═══ Dataset extract

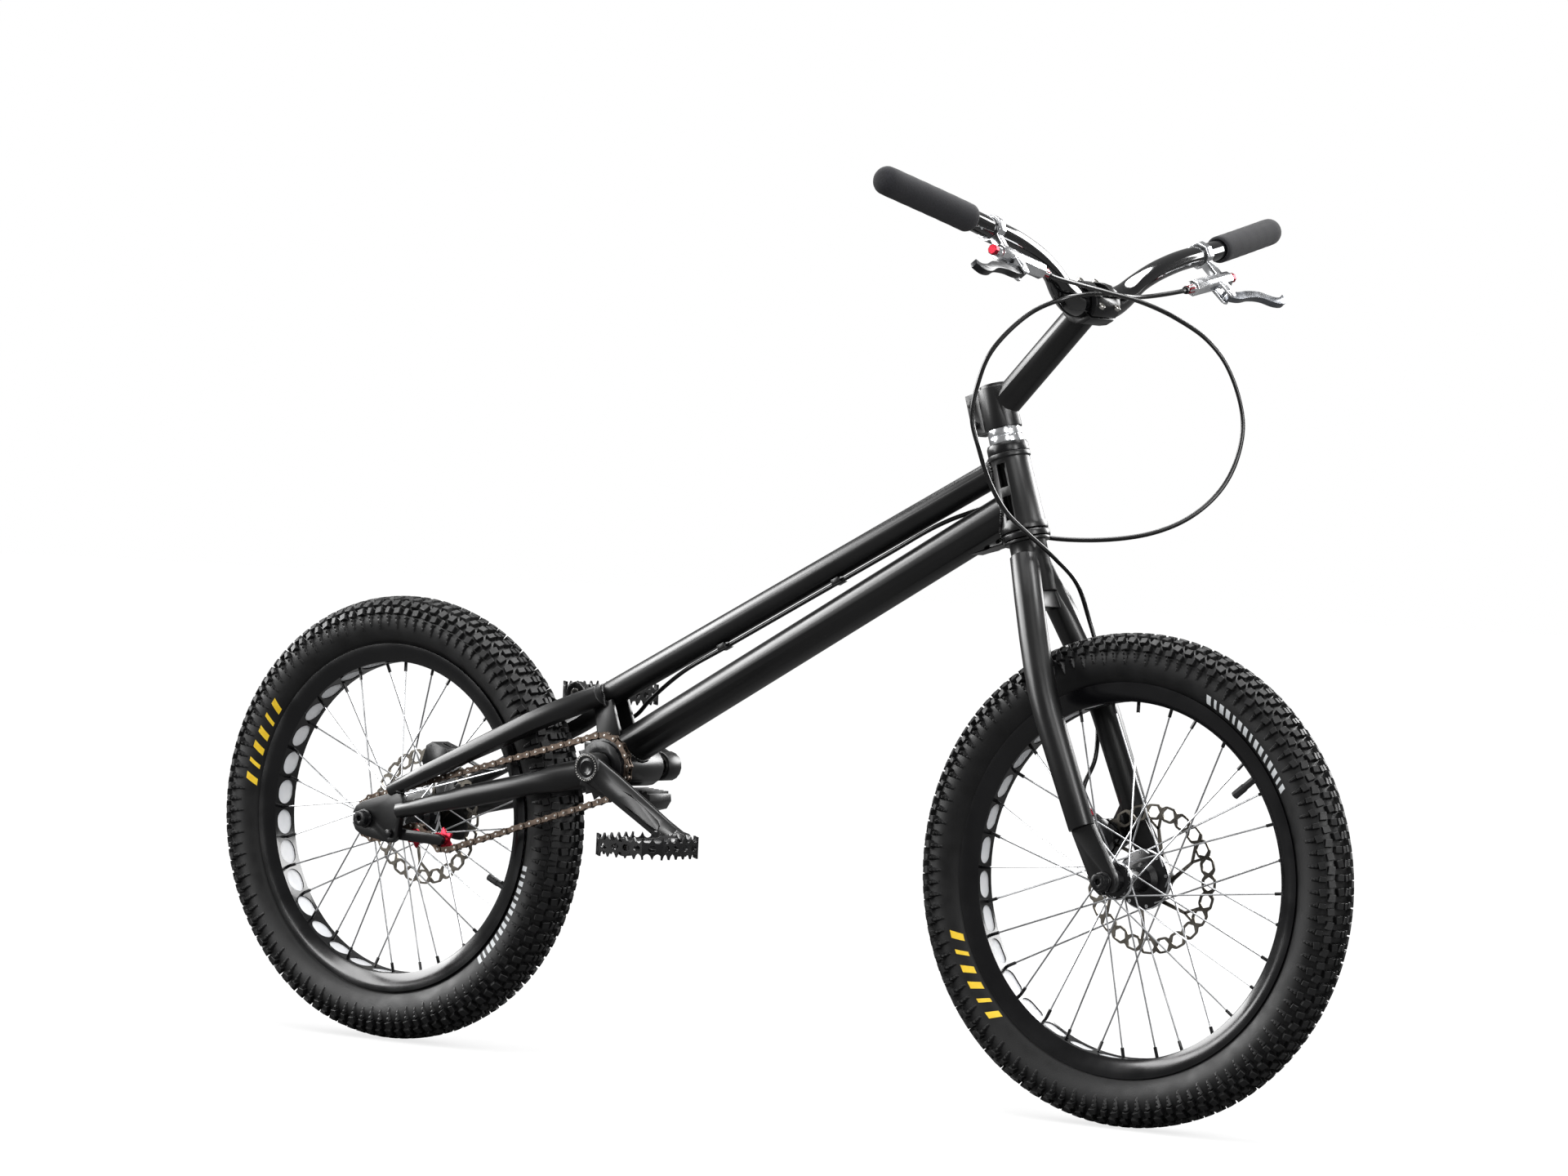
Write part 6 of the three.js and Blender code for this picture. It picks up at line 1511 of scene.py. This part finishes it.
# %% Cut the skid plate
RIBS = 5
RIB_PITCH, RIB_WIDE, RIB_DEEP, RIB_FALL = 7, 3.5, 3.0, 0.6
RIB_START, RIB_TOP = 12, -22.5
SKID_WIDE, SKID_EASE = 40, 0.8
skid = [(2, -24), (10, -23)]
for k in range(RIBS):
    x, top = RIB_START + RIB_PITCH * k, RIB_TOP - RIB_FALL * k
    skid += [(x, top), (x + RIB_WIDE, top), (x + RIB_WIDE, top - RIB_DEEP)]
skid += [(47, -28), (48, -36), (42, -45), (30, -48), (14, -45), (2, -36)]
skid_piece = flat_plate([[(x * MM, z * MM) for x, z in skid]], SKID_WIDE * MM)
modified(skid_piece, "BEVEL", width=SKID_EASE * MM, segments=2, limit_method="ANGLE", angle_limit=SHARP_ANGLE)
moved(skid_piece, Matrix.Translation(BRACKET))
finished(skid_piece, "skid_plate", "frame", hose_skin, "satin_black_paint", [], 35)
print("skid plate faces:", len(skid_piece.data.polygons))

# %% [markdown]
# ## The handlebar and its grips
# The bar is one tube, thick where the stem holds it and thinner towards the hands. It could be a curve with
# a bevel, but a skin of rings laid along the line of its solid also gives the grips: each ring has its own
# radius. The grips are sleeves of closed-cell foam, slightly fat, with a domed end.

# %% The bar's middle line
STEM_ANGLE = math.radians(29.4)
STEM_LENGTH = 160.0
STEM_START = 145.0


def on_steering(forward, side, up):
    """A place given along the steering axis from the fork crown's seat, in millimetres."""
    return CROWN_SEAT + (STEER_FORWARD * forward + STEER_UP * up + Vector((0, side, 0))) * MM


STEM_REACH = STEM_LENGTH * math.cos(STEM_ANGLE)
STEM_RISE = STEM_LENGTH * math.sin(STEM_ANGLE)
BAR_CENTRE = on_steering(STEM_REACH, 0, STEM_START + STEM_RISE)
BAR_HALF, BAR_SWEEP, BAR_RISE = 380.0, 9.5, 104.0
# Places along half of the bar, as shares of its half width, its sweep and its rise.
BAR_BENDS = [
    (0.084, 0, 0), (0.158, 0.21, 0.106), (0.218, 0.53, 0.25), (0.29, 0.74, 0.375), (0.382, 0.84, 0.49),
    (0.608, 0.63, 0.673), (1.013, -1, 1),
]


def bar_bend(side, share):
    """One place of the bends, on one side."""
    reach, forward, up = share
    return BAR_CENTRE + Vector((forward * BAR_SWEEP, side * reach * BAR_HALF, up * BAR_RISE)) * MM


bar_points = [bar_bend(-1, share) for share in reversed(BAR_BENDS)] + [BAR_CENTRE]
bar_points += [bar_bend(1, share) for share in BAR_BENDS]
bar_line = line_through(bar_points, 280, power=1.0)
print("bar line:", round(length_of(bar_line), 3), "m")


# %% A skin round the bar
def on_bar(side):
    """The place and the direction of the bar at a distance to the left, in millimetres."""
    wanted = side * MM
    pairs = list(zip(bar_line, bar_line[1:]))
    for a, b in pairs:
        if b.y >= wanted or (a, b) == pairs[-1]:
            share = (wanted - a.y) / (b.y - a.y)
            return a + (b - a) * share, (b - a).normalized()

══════

> _Aim of the task_
From the listing above, reproduce all the lines exactly.

> _Correct output_
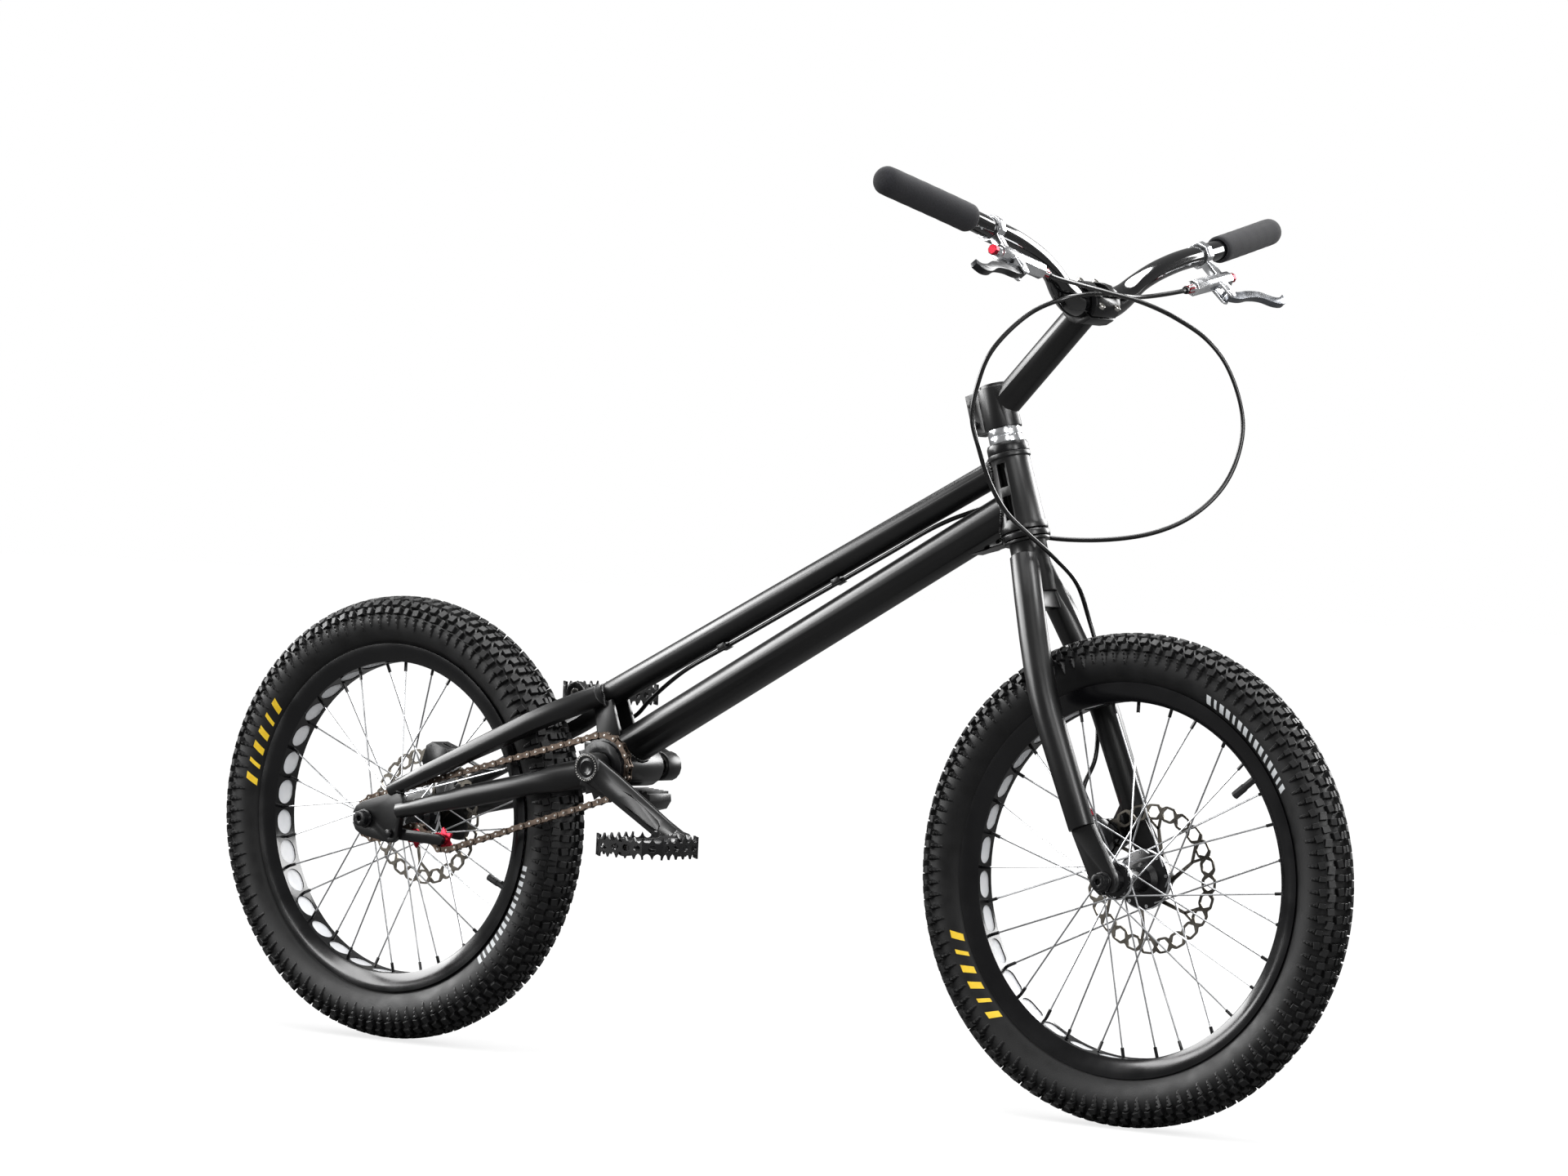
Write part 6 of the three.js and Blender code for this picture. It picks up at line 1511 of scene.py. This part finishes it.
# %% Cut the skid plate
RIBS = 5
RIB_PITCH, RIB_WIDE, RIB_DEEP, RIB_FALL = 7, 3.5, 3.0, 0.6
RIB_START, RIB_TOP = 12, -22.5
SKID_WIDE, SKID_EASE = 40, 0.8
skid = [(2, -24), (10, -23)]
for k in range(RIBS):
    x, top = RIB_START + RIB_PITCH * k, RIB_TOP - RIB_FALL * k
    skid += [(x, top), (x + RIB_WIDE, top), (x + RIB_WIDE, top - RIB_DEEP)]
skid += [(47, -28), (48, -36), (42, -45), (30, -48), (14, -45), (2, -36)]
skid_piece = flat_plate([[(x * MM, z * MM) for x, z in skid]], SKID_WIDE * MM)
modified(skid_piece, "BEVEL", width=SKID_EASE * MM, segments=2, limit_method="ANGLE", angle_limit=SHARP_ANGLE)
moved(skid_piece, Matrix.Translation(BRACKET))
finished(skid_piece, "skid_plate", "frame", hose_skin, "satin_black_paint", [], 35)
print("skid plate faces:", len(skid_piece.data.polygons))

# %% [markdown]
# ## The handlebar and its grips
# The bar is one tube, thick where the stem holds it and thinner towards the hands. It could be a curve with
# a bevel, but a skin of rings laid along the line of its solid also gives the grips: each ring has its own
# radius. The grips are sleeves of closed-cell foam, slightly fat, with a domed end.

# %% The bar's middle line
STEM_ANGLE = math.radians(29.4)
STEM_LENGTH = 160.0
STEM_START = 145.0


def on_steering(forward, side, up):
    """A place given along the steering axis from the fork crown's seat, in millimetres."""
    return CROWN_SEAT + (STEER_FORWARD * forward + STEER_UP * up + Vector((0, side, 0))) * MM


STEM_REACH = STEM_LENGTH * math.cos(STEM_ANGLE)
STEM_RISE = STEM_LENGTH * math.sin(STEM_ANGLE)
BAR_CENTRE = on_steering(STEM_REACH, 0, STEM_START + STEM_RISE)
BAR_HALF, BAR_SWEEP, BAR_RISE = 380.0, 9.5, 104.0
# Places along half of the bar, as shares of its half width, its sweep and its rise.
BAR_BENDS = [
    (0.084, 0, 0), (0.158, 0.21, 0.106), (0.218, 0.53, 0.25), (0.29, 0.74, 0.375), (0.382, 0.84, 0.49),
    (0.608, 0.63, 0.673), (1.013, -1, 1),
]


def bar_bend(side, share):
    """One place of the bends, on one side."""
    reach, forward, up = share
    return BAR_CENTRE + Vector((forward * BAR_SWEEP, side * reach * BAR_HALF, up * BAR_RISE)) * MM


bar_points = [bar_bend(-1, share) for share in reversed(BAR_BENDS)] + [BAR_CENTRE]
bar_points += [bar_bend(1, share) for share in BAR_BENDS]
bar_line = line_through(bar_points, 280, power=1.0)
print("bar line:", round(length_of(bar_line), 3), "m")


# %% A skin round the bar
def on_bar(side):
    """The place and the direction of the bar at a distance to the left, in millimetres."""
    wanted = side * MM
    pairs = list(zip(bar_line, bar_line[1:]))
    for a, b in pairs:
        if b.y >= wanted or (a, b) == pairs[-1]:
            share = (wanted - a.y) / (b.y - a.y)
            return a + (b - a) * share, (b - a).normalized()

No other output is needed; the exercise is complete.